Considering this long occupation, ended only by the necessary recall of the troops to defend falling Rome, it is surprising that so few place-names, not only in Kent but anywhere, are attributable to our masters. Those usually instanced are Speen (anciently Spinæ, thorns); Pontefract (the broken bridge); Chester (Castra, a camp), with its later derivations, the Anglian Caster and the Saxon Chester; and Caerleon (Castra Legionum—the camp of the Legions); and of these not one is in Kent. The chief centres of the sparse population, and the natural landmarks of rivers and mountains, preserved the names given earlier by the Celts, while our villages with few exceptions are Scandinavian or Teutonic, otherwise Norse or Saxon. Prof. Green, in his History of the English People, is doubtless right in saying that “only in the great towns were the Britons Romanized. The tribes of the rural districts remained apart, speaking their own tongue and owing some traditional allegiance to their native chiefs.”
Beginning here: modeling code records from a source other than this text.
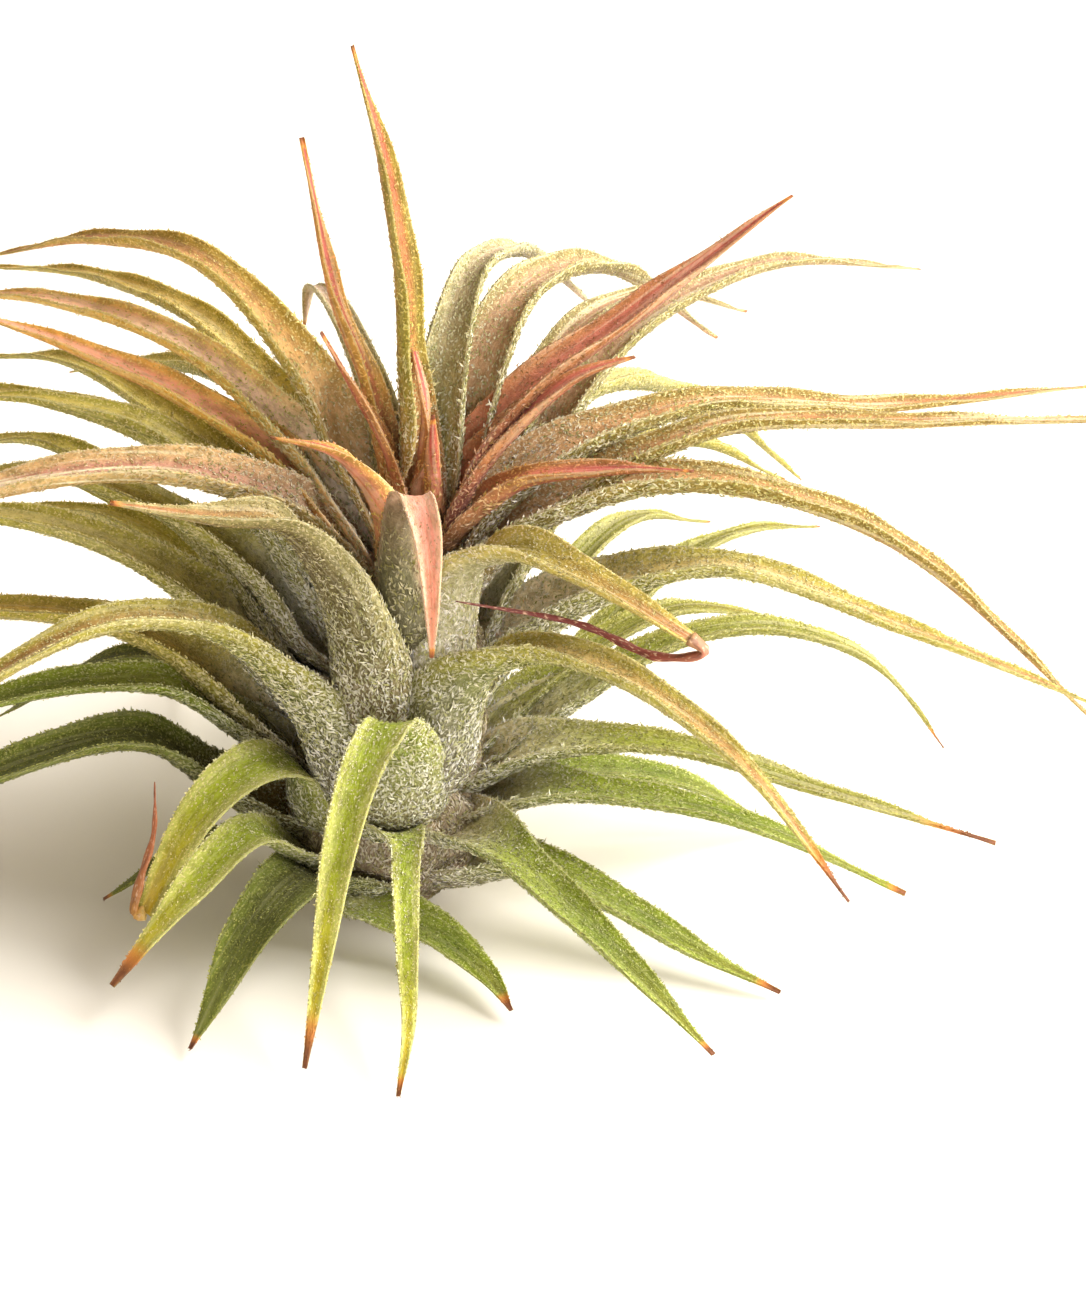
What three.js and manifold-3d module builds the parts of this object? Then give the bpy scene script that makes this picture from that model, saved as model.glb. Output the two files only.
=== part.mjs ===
// A red sky plant: an air plant whose narrow felted leaves stand in a spiral round a short stem.
// Millimetres, +Z up, the middle of the stem's flat end at the origin. The leaves that face the
// viewer point along -Y.
import * as THREE from "three";
import Module from "manifold-3d";

// The stem leans a little to the right and away from the viewer.
// [height, radius] of the stem from its flat end up.
const STEM_LEVELS = [[0, 3.2], [3, 3.6], [26, 3.4], [37, 1.8]];
const STEM_SIDES = 20;
const LEAN_RIGHT = 0.105;
const LEAN_BACK = 0.176;

// A leaf is a channel, thicker than the living blade so that it keeps its form.
const THICKNESS = 0.85;
const TIP_WIDTH = 0.9;
const FOOT_WIDTH = 2.6;
const STATIONS = 11;
const GAP = 0.3;

// Where along the leaf its sheath is widest and its blade begins to taper, and how deep the channel
// is there as a share of the width.
const SHEATH_AT = 0.13;
const BLADE_AT = 0.3;
const TAPER_AT = 0.6;
const TAPER_SHARE = 0.78;
const SHEATH_CHANNEL = 0.16;
const BLADE_CHANNEL = 0.26;
const TIP_CHANNEL = 0.08;

const GREEN = 0x6f8a2c;
const OLIVE = 0x9c9a48;
const RED = 0xb5604a;
const BROWN = 0x6d4a34;

// Each leaf has the compass turn of its plane in degrees, the height of its foot, the widths of its
// sheath and blade, and its route as [reach, height, aside] from the stem.
const LOWER = [
  { turn: -62, foot: 5, sheath: 5.6, blade: 4.2,
    route: [[5, 5, -6], [9, 4.6, -5], [13, 3.6, -2], [19, 2], [23.5, 1]] },
  { turn: -27, foot: 4, sheath: 6, blade: 4.6, route: [[8, 5], [14, 7], [21, 6], [30, 3], [39, 0.8]] },
  { turn: -52, foot: 10, sheath: 6, blade: 3.8,
    route: [[7, 10], [14, 12], [24, 11], [35, 9], [45, 6.5]] },
  { turn: -14, foot: 8, sheath: 6, blade: 4.2,
    route: [[7, 9], [12, 12], [20, 13], [32, 12], [47, 6.5]] },
  { turn: -5, foot: 11, sheath: 6, blade: 3.7,
    route: [[7, 12], [12, 15], [24, 16], [38, 12], [54, 7]] },
  { turn: 13, foot: 5, sheath: 5.6, blade: 4, route: [[8, 8], [16, 10], [26, 8], [36, 1]] },
  { turn: 20, foot: 13, sheath: 6, blade: 3.4,
    route: [[8, 12], [16, 16], [28, 20], [38, 18.5], [47, 12.5], [54, 2]] },
  { turn: 33, foot: 9, sheath: 5.6, blade: 3.8, route: [[8, 12], [18, 17], [30, 19], [42, 14]] },
  { turn: 46, foot: 7, sheath: 5.6, blade: 3.6,
    route: [[8, 8], [21, 12], [38, 18], [48, 17], [58, 13]] },
  { turn: 57, foot: 11, sheath: 5.6, blade: 3.4, route: [[8, 13], [22, 17], [38, 19], [54, 11]] },
  { turn: 155, foot: 10, sheath: 5.6, blade: 3.8, route: [[8, 12], [17, 17], [27, 17], [42, 6]] },
  { turn: 182, foot: 13, sheath: 6, blade: 4.6,
    route: [[8, 12], [14, 17], [21, 21.5], [34, 20.5], [50, 14]] },
  { turn: 190, foot: 8, sheath: 6, blade: 5.6,
    route: [[8, 8], [15, 12.5], [22, 18.3], [34, 16.5], [50, 6.6]] },
  { turn: 188, foot: 4, sheath: 4.8, blade: 3.4, route: [[8, 6], [14, 7], [20, 5], [26, 1]] },
  { turn: 215, foot: 9, sheath: 6, blade: 4,
    route: [[9, 11], [10, 16], [14, 18], [20, 15.5], [27.5, 6]],
    dead: [[27.5, 6], [28.5, 7, -1], [26.5, 10, -2], [25, 14, -2], [24, 19, -2]] },
  { turn: 222, foot: 6, sheath: 6, blade: 3.6, route: [[8, 7], [12, 10], [16, 13], [23, 10], [32, 4]] },
  { turn: 238, foot: 3, sheath: 6.4, blade: 5.2, route: [[8, 6], [15, 9.5], [23, 8.5], [33, 0.8]] },
  { turn: -88, foot: 8, sheath: 5.6, blade: 3.6,
    route: [[8, 11, -1], [12, 13, 1], [16, 12, 1], [23, 8, 1], [29, 5, 1], [35, 2]] },
];
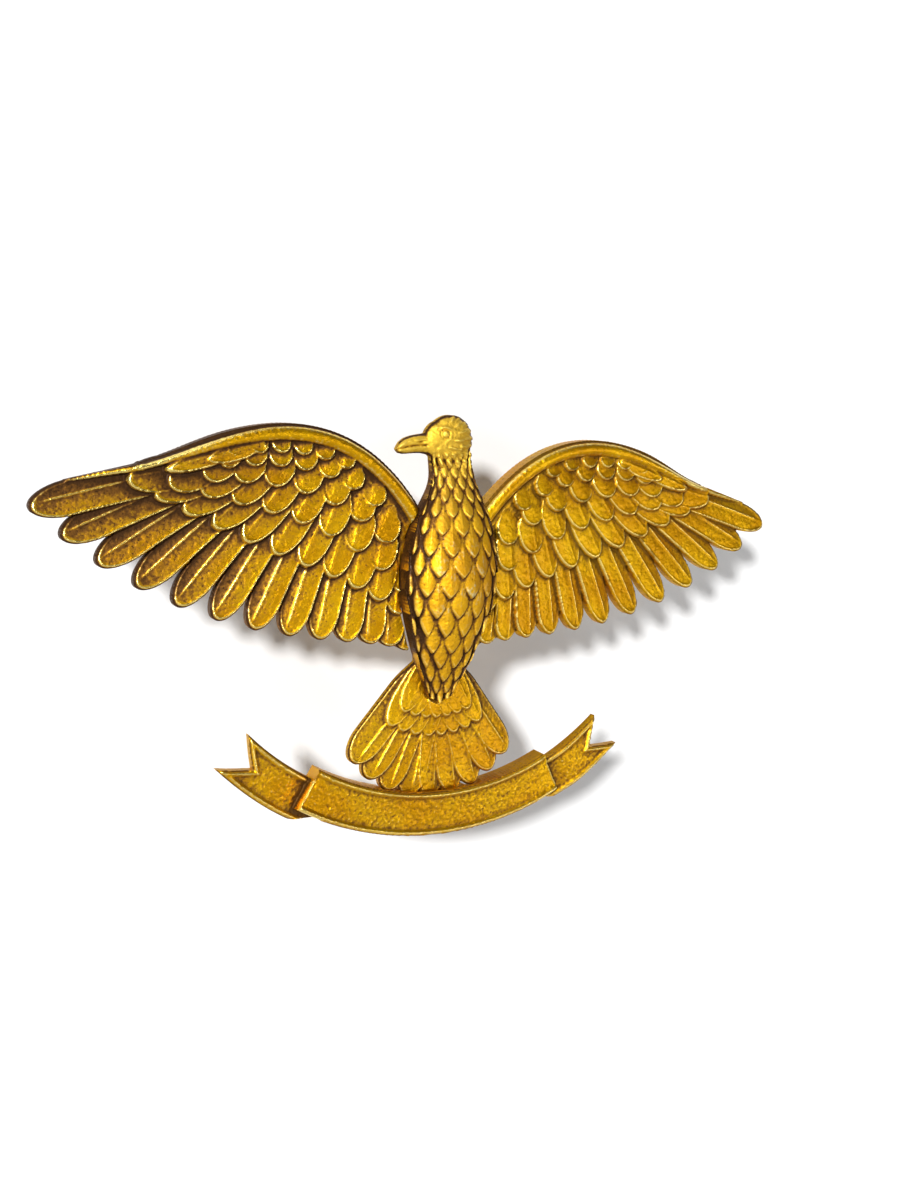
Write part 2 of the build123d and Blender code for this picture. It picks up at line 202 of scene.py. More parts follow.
class Relief:
    """Heights over the XZ plane, and how far inside the piece's outline each point is (negative outside)."""

    def __init__(self, low, high, step, seed):
        self.step = step
        self.xs = np.arange(low[0], high[0] + step, step)
        self.zs = np.arange(low[1], high[1] + step, step)
        self.x, self.z = np.meshgrid(self.xs, self.zs)
        self.height = np.full(self.x.shape, OUTSIDE)
        self.inside = np.full(self.x.shape, OUTSIDE)
        self.random = np.random.default_rng(seed)

    def near(self, points, pad):
        """The part of the grid around some points."""
        points = np.atleast_2d(points)
        low, high = points.min(0) - pad, points.max(0) + pad
        i0, i1 = np.searchsorted(self.xs, [low[0], high[0]])
        j0, j1 = np.searchsorted(self.zs, [low[1], high[1]])
        return slice(max(j0 - 1, 0), j1 + 1), slice(max(i0 - 1, 0), i1 + 1)

    def add(self, where, height, inside):
        """Adds a form: the surface is the highest of the forms at each point."""
        h, f = self.height[where], self.inside[where]
        h[...] = np.where(inside > 0, np.maximum(h, height), h)
        f[...] = np.maximum(f, inside)

    def cut(self, inside):
        """Takes away the region where this is positive."""
        self.inside = np.minimum(self.inside, -inside)

    def blurred(self, values, sigma):
        pad = int(4 * sigma / self.step) + 1
        v = np.pad(values, pad, mode="edge")
        fz = np.fft.fftfreq(v.shape[0], self.step)[:, None]
        fx = np.fft.rfftfreq(v.shape[1], self.step)[None, :]
        gain = np.exp(-2 * (pi * sigma) ** 2 * (fx**2 + fz**2))
        return np.fft.irfft2(np.fft.rfft2(v) * gain, s=v.shape)[pad:-pad, pad:-pad]

    def within(self, values, sigma):
        """values blurred, counting only what is inside the outline."""
        mask = (self.inside > 0).astype(float)
        return self.blurred(values * mask, sigma) / np.maximum(self.blurred(mask, sigma), 1e-4)

    def grain(self, sigma):
        """Smooth random values with a spread of 1."""
        g = self.blurred(self.random.standard_normal(self.x.shape), sigma)
        return g / g.std()

    def blob(self, centre, radius, height):
        """A round-topped disc."""
        where = self.near(centre, radius)
        d = np.hypot(self.x[where] - centre[0], self.z[where] - centre[1])
        self.add(where, height(np.clip(1 - (d / radius) ** 2, 0, 1)), radius - d)

    def feather(self, root, angle, length, half, tip, base, lift, tilt, camber, rim, drop,
                shaft=0.0, barb=0.0, sweep=0.0):
        """A feather that lies from its root along angle, higher on one side where it covers the next."""
        a = radians(angle)
        where = self.near([root, (root[0] + length * cos(a), root[1] + length * sin(a))], 1.7 * half)
        x, z = self.x[where] - root[0], self.z[where] - root[1]
        along = x * cos(a) + z * sin(a)
        u = along / length
        across = -x * sin(a) + z * cos(a) - sweep * length * np.clip(u, 0, 1.2) ** 2
        width = half * (ROOT_WIDTH + (1 - ROOT_WIDTH) * smooth(0, 0.35, u))
        q = np.abs(across) / width
        cap = np.clip((u - tip) / (1 - tip), 0, None)
        behind = np.clip(-along / (0.5 * half), 0, None)
        inside = (1 - np.sqrt(q**2 + cap**2 + behind**2)) * width
        height = base + lift * u - tilt * across / half + camber * (1 - np.clip(q, 0, 1) ** 2)
        quill = across - 0.2 * half
        thin = 0.05 + 0.07 * np.clip(1.1 - u, 0, 1)
        height += shaft * bump(quill, 0, thin) * smooth(1.0, 0.84, u)
        height += rim * bump(inside, RIM_IN, 0.6 * RIM_IN) - drop * (1 - smooth(0, RIM_IN, inside))
        if barb:
            stripe = np.cos(tau * (along + 0.9 * np.abs(quill)) / 0.4)
            height += barb * stripe * smooth(0.12, 0.3, inside) * smooth(0.06, 0.2, np.abs(quill))
        self.add(where, height, inside)


def extended(values, known):
    """values carried a few steps out past where they are known."""
    values, known = np.where(known, values, 0.0), known.copy()
    for _ in range(4):
        total, count = np.zeros_like(values), np.zeros_like(values)
        for axis in (0, 1):
            for way in (-1, 1):
                total += np.roll(np.where(known, values, 0), way, axis)
                count += np.roll(known, way, axis)
        fresh = ~known & (count > 0)
        values[fresh] = total[fresh] / count[fresh]
        known |= fresh
    return values


def crossings(relief, count):
    """Where the outline crosses the grid's lines: the point numbers for each line, from count, and their places."""
    f = relief.inside
    numbers, places = [], []
    for axis in (0, 1):
        a = f[:-1] if axis == 0 else f[:, :-1]
        b = f[1:] if axis == 0 else f[:, 1:]
        hit = (a > 0) != (b > 0)
        number = np.full(hit.shape, -1)
        number[hit] = np.arange(count, count + hit.sum())
        count += int(hit.sum())
        j, i = np.nonzero(hit)
        share = np.clip(a[hit] / (a[hit] - b[hit]), 0.12, 0.88)
        places.append(np.column_stack([j + share * (axis == 0), i + share * (axis == 1)]))
        numbers.append(number)
    return numbers, np.vstack(places), count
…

Kent had more than its share of the mighty road-making of Rome; more than its share (except in the turbulent northern boundary of England) of Roman military stations; but though the roads remain, forts are only bits of ruins or foundations, and the names have perished or been changed. So, too, in Kent were most of the nine Roman ports put under the jurisdiction of the Comes Littoris Saxonici. In the Antonine Itinerary of the fourth century the route from the Northern Wall in Dumfriesshire to our Richborough has as its last station Londonio (London), Noviomago (site unknown), 10 miles; Vigniacis (? Springhead), 18 miles; Durobrivis (Rochester), 9 miles; Durolevo (? near Sittingbourne), 13 miles; Duroverno (Canterbury), 12 miles; and Rutupis (Richborough), 12 miles. In no case has the Roman name survived, with the exception of the twisted Rutupis, for Lundon-ium is the old name adopted by the Romans. Other routes add Dubris (Dover), 14 miles from Duroverno, and Portus Limanis (Lympne), 16 miles from Dubris. Where we find Street it is, of course, the Saxon form of the Roman Strata Via, i.e., paved road, and so our Kentish Stone Street ran from the fortified port (as it was then, though inland now) of Lympne to Canterbury; and Watling Street (the name still surviving in London and Canterbury) from their other fortified ports of Rutupiæ (Richborough) to Canterbury, London, Stony Stratford, and Chester. But Watling is not Latin, and in the Saxon Chronicle the name is Wæclingastræt. So, too, the Well Street which ran from Maidstone into the Weald—with no definite end—is the road in the Wald, or Weald, forest. We may perhaps add the places ending in “hall” as a relic of the Roman aula. These are more common in Thanet and Romney Marsh than elsewhere, and in both these places Romans had much to do.

The names given to the two Roman fortresses which guarded the Wantsum (then an important water way), Regulbium and Rutupiæ, were hard for Saxon lips, and so were changed into Raculf-cestre, whence Reculvers, and Repta-caester, later Ratesburgh, whence our Richborough. So also the Roman name of Rochester—Durobrevis (the stronghold of the bridges) became in Saxon times, Roribis, then Hrofibrevi. This was shortened into Hrofi, which again was later assumed to be the name of a man, and so Bede (twelve hundred years ago) gives us Hrofes-cæster, whence our Rochester.

Chislet, however, earlier Cistelet, probably preserves the Roman Casteletum, a small castle or camp. And Cheriton (there are others in other counties) is said to be derived as to its first two syllables from cerasus, cherry, the Romans having introduced this tree about A.D. 60. They also brought the plum—prunes—and so we get our Plumstede for Plumstead, adjoining Woolwich, and Plumford, in Ospringe.

Also where Wick as a termination is not the Scandinavian Wic or Bay, and so a coastal name, it comes from the Latin Vicus, a row of houses, and is the Saxonised form. Thus our West Wickham, Wickhambreux, Sheldwich, and so forth, record how the Saxons adopted but changed the name given by the Romans. McClure suggests that Faversham (Fefres-ham in 811, Febresham in 858, and Faversham in Domesday) may be a survival of the Latin Faber, smith, in the most Latinized part of Kent, and on their chief road. The first part of the word is plainly a genitive case, and there seems to be no similar Saxon designation.

On the Continent, as well as in England, the name Ventum, or Venta, is the Latin for a market or sale place. Venta Silurum, for example, has now as its neighbour Chepstow, i.e., Ceapstow, the Market. Having lived for eight years as a boy in Wincheap, outside the walls of Canterbury, it occurs to me that Win may be Ven from Ventum, while cheap gives the Saxon synonym. Its earlier forms are Wencheape, Wyndcheps, and Wincheapfield. Of course, it looks like winemarket, but would the Romans have had one? And, if so, would it not have been within the walls? On the other hand, vineyards—probably first started by the Romans—were not uncommon much later in Kent, several near Maidstone, and one’s estimation of the pleasantness of wine from outdoor grapes is increased by finding in old charters that in some cases tenants were bound to bring to an abbot or a lord of the manor “a bushel of blakenberis.” This would sweeten and colour the English port!